PEYGAMBERİMİZİN AHDE VEFASI |
Ahde
vefa, verdiği sözde durmak, yaptığı anlaşmaya
sadık kalmaktır. İnsanın önemli karakterlerinden, kişiliğini
oluşturan değerlerden biri de vefalı oluşudur. Yapılan
sözleşmeye dikkat etmek, ahde vefanın bir başka çeşididir. Peygamberimiz verdiği sözde duran, yaptığı anlaşmaya
bağlı kalan en büyük insandır. Bu hususta dostunu da, düşmanını
da ayırt etmemiştir. Dostuna verdiği bir sözde durup, onu
yerine getirdiği gibi, düşmanlarıyla yaptığı
anlaşmaya da sadık kalmış, her ne pahasına olursa
olsun, aykırı hareket etmemiştir. Peygamberliğinden önce ticarî hususta bir dostuna verdiği sözü
tutmak için üç gün beklediği meşhurdur. O adam unutup
gelmediği halde, "Nasıl olsa artık gelmez"

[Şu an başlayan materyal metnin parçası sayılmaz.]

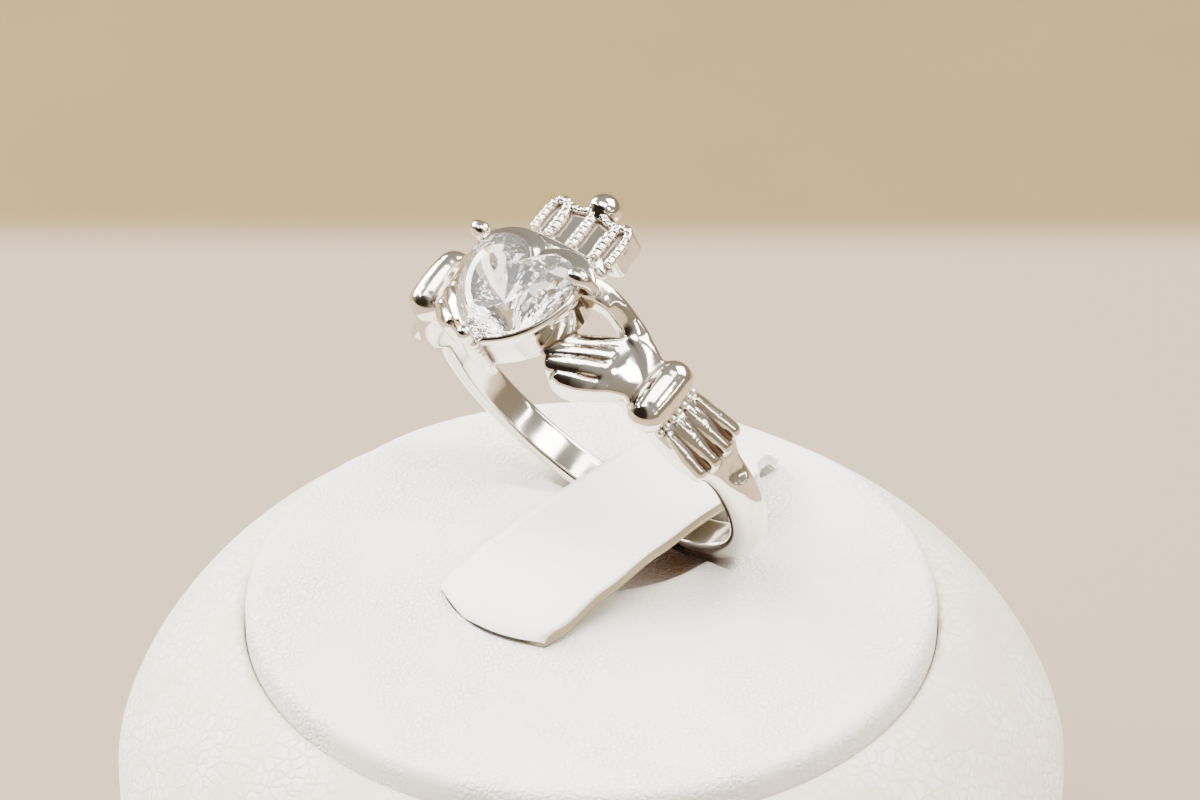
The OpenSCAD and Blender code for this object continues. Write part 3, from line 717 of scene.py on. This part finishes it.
def cast_setting(half):
    """Basket round the stone, its rim, the claw at the tip and the arch over the lobes."""
    ring = sizes()
    place = heart_places()
    girdle = place.girdle
    outline = heart_outline()
    low, high = (-0.5, -4.5, girdle - 3.4), (4.2, 3.6, girdle + 0.6)
    where, (x, y, z) = half.window(low, high)
    flat = outline_distance(outline, x, y).astype(np.float32)
    # Wall, a little narrower at its foot
    lean = (girdle - z) * 0.06
    wall = slab(np.abs(flat + 0.06 + lean) - 0.19, z, girdle - 2.45, girdle - 0.28, 0.06)
    rim = slab(np.abs(flat + 0.04) - 0.17, z, girdle - 0.62, girdle - 0.14, 0.12)
    half.field[where] = near_min(half.field[where], near_min(wall, rim, 0.12), 0.10)
    half.add_strand([(0, place.tip - 0.10, girdle - 0.3), (0, place.tip - 0.16, place.ball)],
                    [0.34, ring.prong_r * 0.92], 0.06)
    rows = curve([[place.tip + p, girdle - d, w, t] for d, p, w, t in CLAW], 14)

    def claw(x, y, z):
        return least((np.sqrt((x / w) ** 2 + ((y - cy) / t) ** 2 + ((z - cz) / 0.34) ** 2) - 1) * min(t, 0.3)
                     for cy, cz, w, t in rows)

    half.add(claw, (-0.5, place.tip - 1.2, girdle - 3.8), (1.4, place.tip + 1.0, girdle + 0.6), 0.08)
    # Arch over the lobes, sloping out from the girdle
    outer = slab(flat - 0.74, z, girdle - 1.9, girdle - 0.10, 0.14)
    slope = (flat - 0.12) * 0.42 + (z - girdle + 0.22) * 0.91
    body = np.maximum(np.maximum(outer, slope), np.maximum(0.12 - flat - 0.2, 1.15 + 0.10 * x - y))
    half.field[where] = near_min(half.field[where], body.astype(np.float32), 0.16)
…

diyerek çekip gitmemiştir. Verdiği sözde durmanın en müstesna
örneğini vermiştir. Peygamberimizin vefası aile içinde de açıkça yaşanıyordu.
Hz. Âişe anlatıyor: "Yaşlı bir kadın Resulullahın ziyaretine gelmişti.
Şöyle konuştular: "Sen kimsin?" "Müzeyne'den Cüsame." "Sen Hasene misin? Nasılsın, ne haldesin, bizi görmeyeli ne
yapıyorsun?" "Anam babam size feda olsun, iyiyiz." "Kadın çıkınca
sordum: "Ya Resulallah, bu kadına çok alâka gösterdiniz, sebebi ne idi?" "Hatice hayâtta iken bize gelir, giderdi. Yâ Âişe, ahde vefa
imandandır." Peygamberimiz en sıkışık ve en zor şartlar altında
bulunsa dahi, verilen sözde durmayı, netice kendisinin aleyhine de
olsa hiçbir surette vefasızlık göstermemeyi tavsiye etmiştir. Bedir Savaşı için hazırlıklar yapılıp İslâm
ordusu Medine'den ayrıldığı sırada Huzeyfe el-Yemâni
ile babası Huzeyl, Peygamberimizle birlikte çarpışmak üzere
yola çıkmışlardı. Müşrikler, baba-oğulu
yolda görerek sorguya çektiler: "Siz herhalde Muhammed'in yanına gitmek istiyorsunuz." "Evet, bizim bundan başka bir niyetimiz yoktur" dediler. Bunun üzerine müşrikler, onlardan Medine'ye dönmek, Peygamberimizle
birlikte savaşta bulunmamak üzere söz aldılar. Bir müddet
sonra Huzeyfe ile babası Bedir'de Peygamberimizin huzuruna gelerek mücahitlerle
birlikte savaşmak istediklerini söylediler, müşriklerle aralarında
geçen hadiseyi de anlattılar. Peygamberimiz, onların müşriklere verdikleri sözü
öğrenince, insan gücüne o anda çok fazla ihtiyacı olmasına
rağmen onlara şöyle dedi: "Hayır, siz Medine'ye dönün. Onlara verdiğiniz sözü
yerine getirin. Biz de müşriklere karşı Allah'tan yardım
isteriz. Onun yardımı bize kâfidir." SMüşrik de olsa verilen sözde durmayı daha uygun görmek, ahdini
bozmamak, yapılan anlaşmaya bağlı kalmak ancak bir
Peygamberin gösterebileceği bir meziyettir.